--- START OF RECORDS TO PROCESS ---

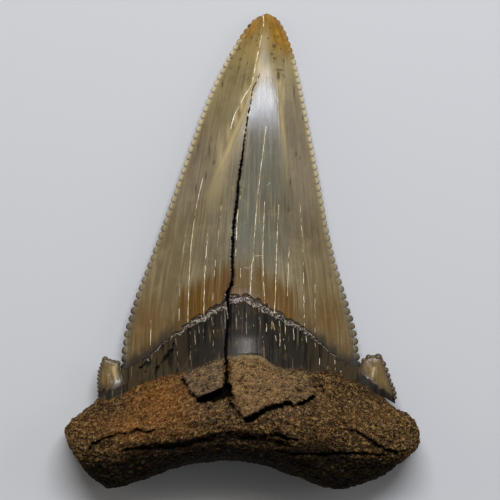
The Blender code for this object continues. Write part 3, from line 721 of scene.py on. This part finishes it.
for name in ("cusplet_left", "cusplet_right"):
    sizes = cusplets[name]
    leftSide, rightSide = fromPhoto(sizes["leftSide"]), fromPhoto(sizes["rightSide"])
    share = np.arange(cusplets["rows"]) / cusplets["rows"]
    a, b = byLength(leftSide, share), byLength(rightSide, share)
    s = np.linspace(-1, 1, cusplets["columns"])
    flat = a[:, None] + (b - a)[:, None] * ((s + 1) / 2)[None, :, None]
    x, y = flat[..., 0], flat[..., 1]
    # three facets meet in rounded ridges, inside a rounded rim
    toLeft, toRight = distanceToLine(x, y, leftSide)[0], distanceToLine(x, y, rightSide)[0]
    (low1, slope1), (low2, slope2), (low3, slope3,
                                     startY) = sizes["leftSlope"], sizes["rightSlope"], sizes["topSlope"]
    facets = [low1 + slope1 * toLeft, low2 + slope2 * toRight, low3 + slope3 * (startY - y)]
    soft = -cusplets["ridgeRounding"] * np.log(sum(np.exp(-f / cusplets["ridgeRounding"]) for f in facets))
    toRim = np.minimum(toLeft, toRight)
    rimShare = rounding(toRim, cusplets["rimRounding"])
    soft = soft * rimShare - 0.25 * (1 - rimShare)
    uneven = 0.06 * lumpiness(x * 1.6, y * 0.6, 0, 0.8, 51)
    zTop = edgeZ + np.maximum(soft, -0.25) + uneven * (1 - s * s)
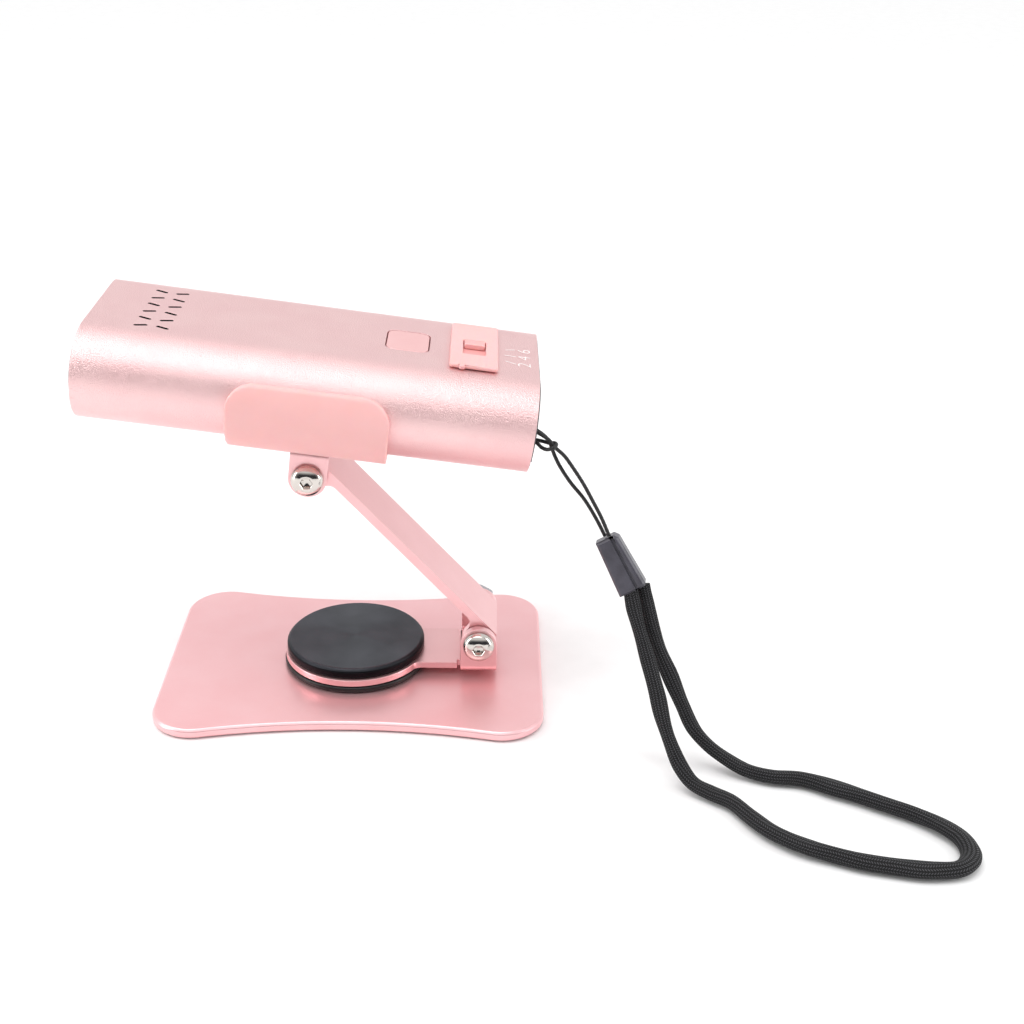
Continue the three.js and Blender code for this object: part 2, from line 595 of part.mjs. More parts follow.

--- END OF RECORDS TO PROCESS ---

• _PROBLEM REQUIREMENTS_
Return the entries above exactly as they appear.

• _COMPLETE RESPONSE_
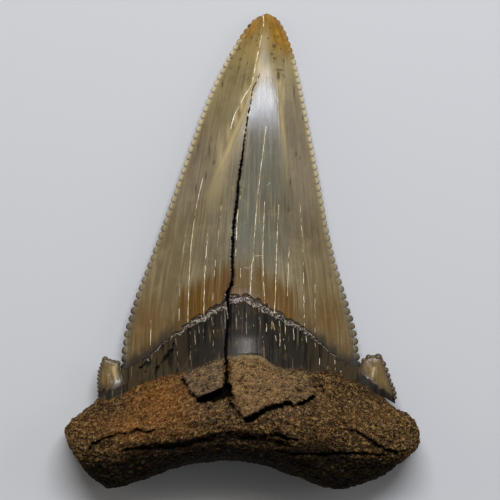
The Blender code for this object continues. Write part 3, from line 721 of scene.py on. This part finishes it.
for name in ("cusplet_left", "cusplet_right"):
    sizes = cusplets[name]
    leftSide, rightSide = fromPhoto(sizes["leftSide"]), fromPhoto(sizes["rightSide"])
    share = np.arange(cusplets["rows"]) / cusplets["rows"]
    a, b = byLength(leftSide, share), byLength(rightSide, share)
    s = np.linspace(-1, 1, cusplets["columns"])
    flat = a[:, None] + (b - a)[:, None] * ((s + 1) / 2)[None, :, None]
    x, y = flat[..., 0], flat[..., 1]
    # three facets meet in rounded ridges, inside a rounded rim
    toLeft, toRight = distanceToLine(x, y, leftSide)[0], distanceToLine(x, y, rightSide)[0]
    (low1, slope1), (low2, slope2), (low3, slope3,
                                     startY) = sizes["leftSlope"], sizes["rightSlope"], sizes["topSlope"]
    facets = [low1 + slope1 * toLeft, low2 + slope2 * toRight, low3 + slope3 * (startY - y)]
    soft = -cusplets["ridgeRounding"] * np.log(sum(np.exp(-f / cusplets["ridgeRounding"]) for f in facets))
    toRim = np.minimum(toLeft, toRight)
    rimShare = rounding(toRim, cusplets["rimRounding"])
    soft = soft * rimShare - 0.25 * (1 - rimShare)
    uneven = 0.06 * lumpiness(x * 1.6, y * 0.6, 0, 0.8, 51)
    zTop = edgeZ + np.maximum(soft, -0.25) + uneven * (1 - s * s)
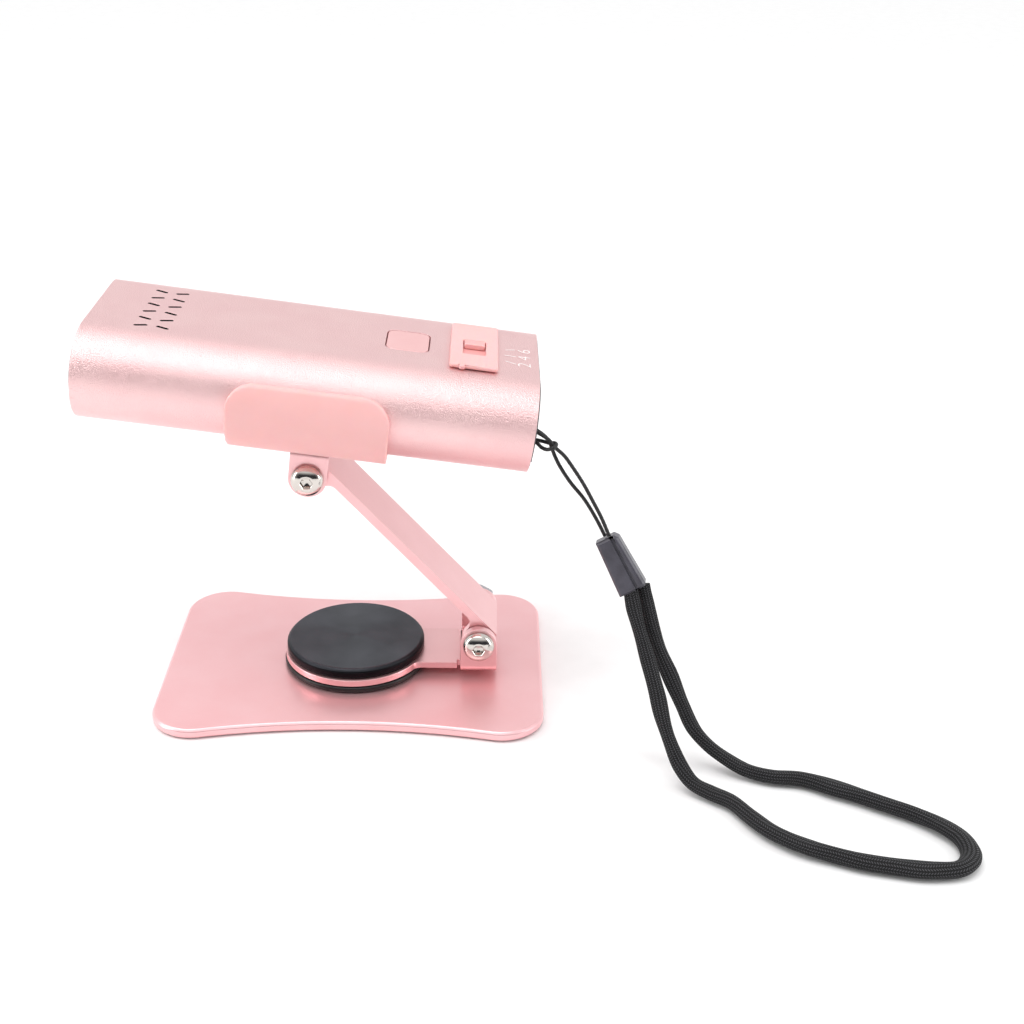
Continue the three.js and Blender code for this object: part 2, from line 595 of part.mjs. More parts follow.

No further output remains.